Face à ces difficultés, une dernière option pourrait être de réaliser des traités et accords sur la base du volontariat sans contrainte règlementaire. Évoquée par Ban Ki-moon, la gestion des risques naturels pourrait être réalisée collectivement sur le modèle du CCRIF dans les Caraïbes et de la Capacité Africaine de gestion des Risques. Ces deux structures sont basées sur un modèle de prévention et d’indemnisation des risques naturels réunissant plusieurs pays autour de pools de risques (par exemple, inondations, sécheresse, ouragans, etc.). Lorsqu’un pays est touché par une catastrophe naturelle, des fonds sont rapidement débloqués, permettant de maintenir un minimum de services publics. Néanmoins, si ces initiatives fonctionnent à des échelles régionales autour de risques spécifiques et récurrents, on peut s’interroger sur la possibilité de déployer un tel modèle au niveau mondial, les pays n’étant pas tous soumis aux mêmes risques et à la même probabilité d’occurrence des catastrophes naturelles.
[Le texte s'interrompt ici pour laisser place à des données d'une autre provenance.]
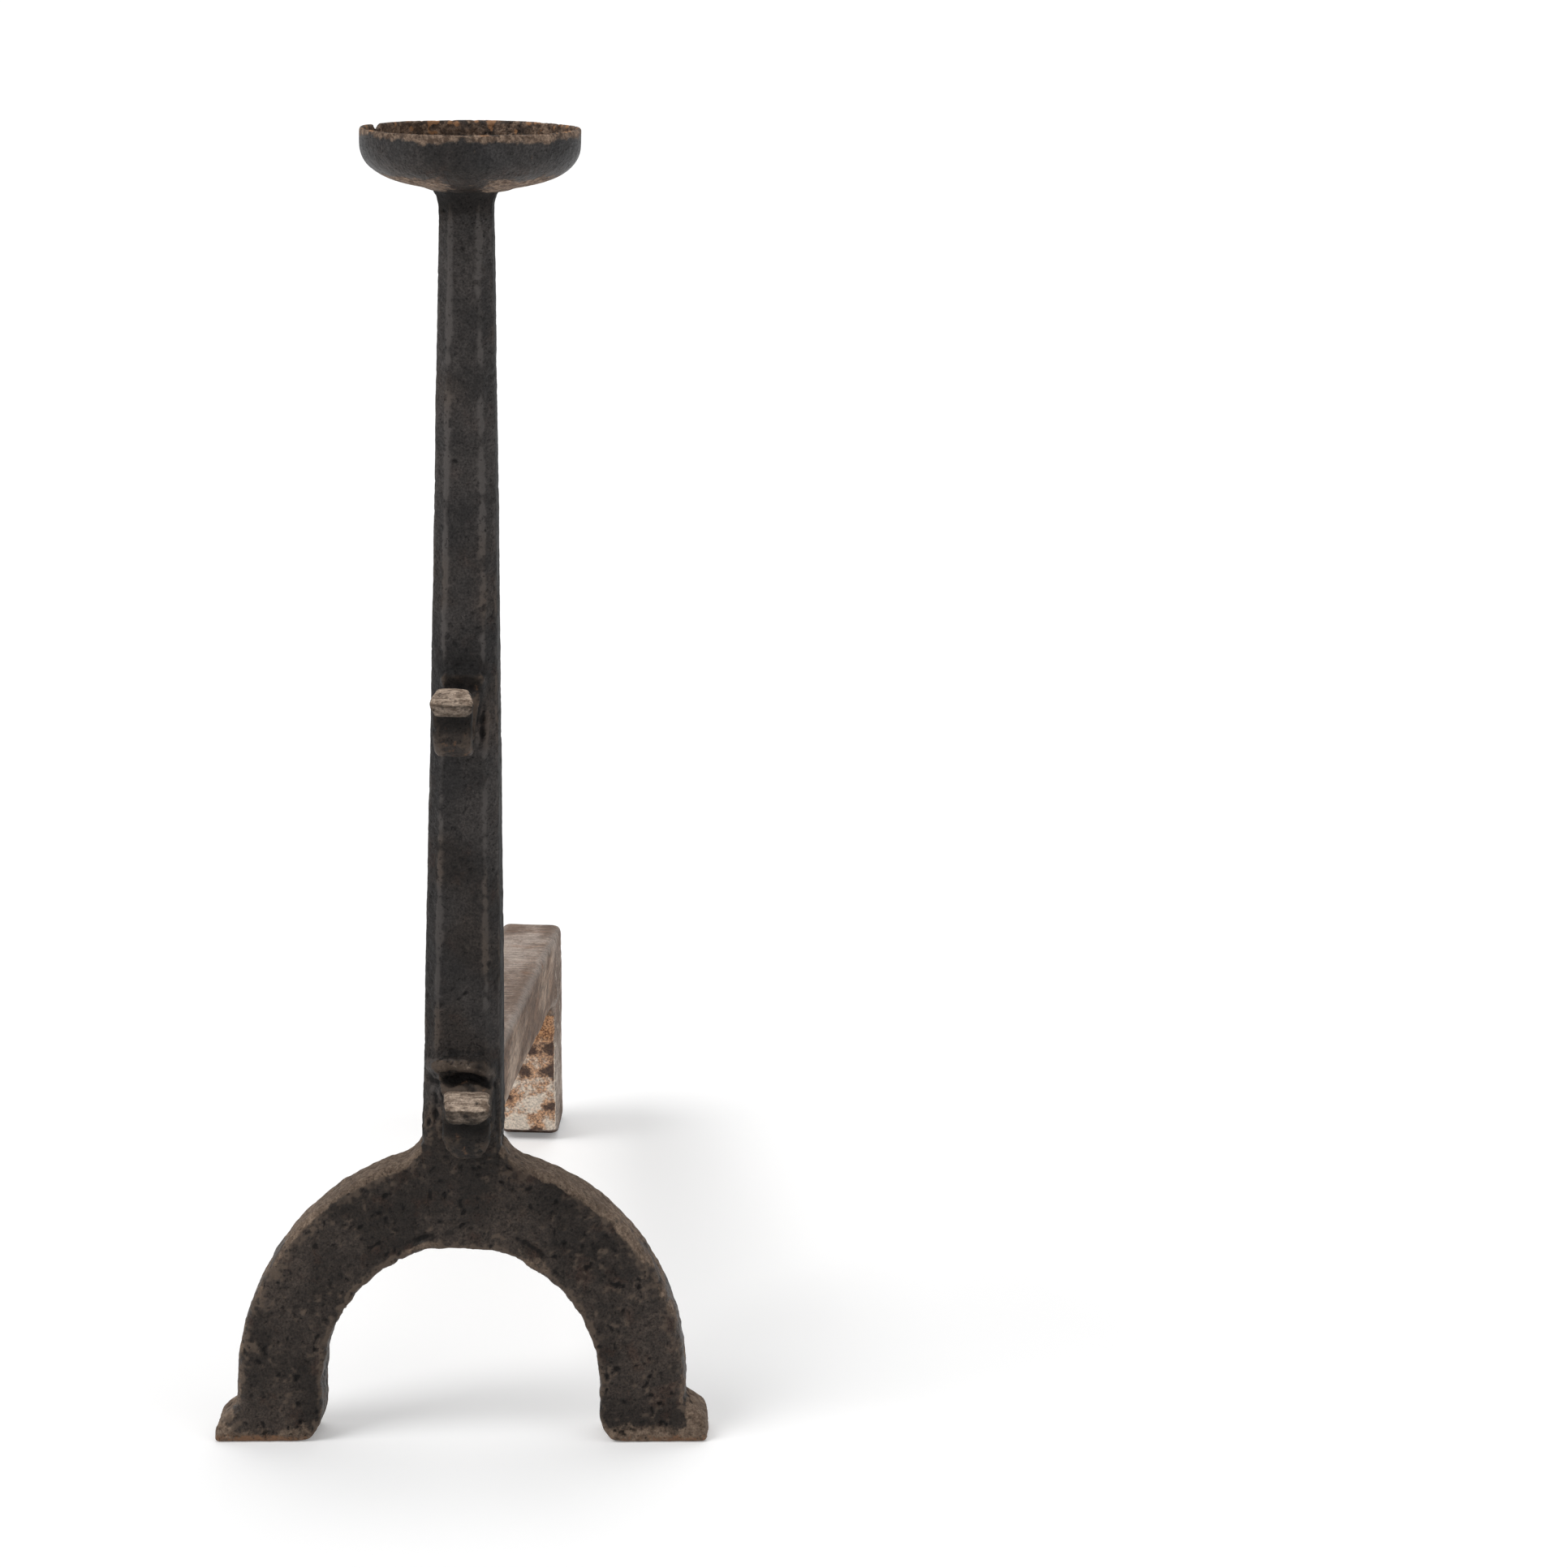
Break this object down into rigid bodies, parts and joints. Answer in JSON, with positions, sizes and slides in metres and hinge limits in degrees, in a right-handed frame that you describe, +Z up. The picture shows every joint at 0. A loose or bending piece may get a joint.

Les acteurs de l’assurance sont sensibilisés à l’importance de prévenir les catastrophes naturelles liées au changement climatique, mais ils doivent encore accentuer leurs efforts de gestion des risques et de financements responsables. Si la prise de conscience est générale, les collaborations internationales sont pour l’instant limitées mais pourraient s’avérer nécessaires afin d’aboutir à des résultats significatifs. Si l’utilisation de la contrainte réglementaire au niveau international parait difficilement imaginable –la COP21 en est l’exemple- la signature de conventions sur la base du volontariat semble être la piste la plus prometteuse pour aboutir à des engagements de la part des assureurs.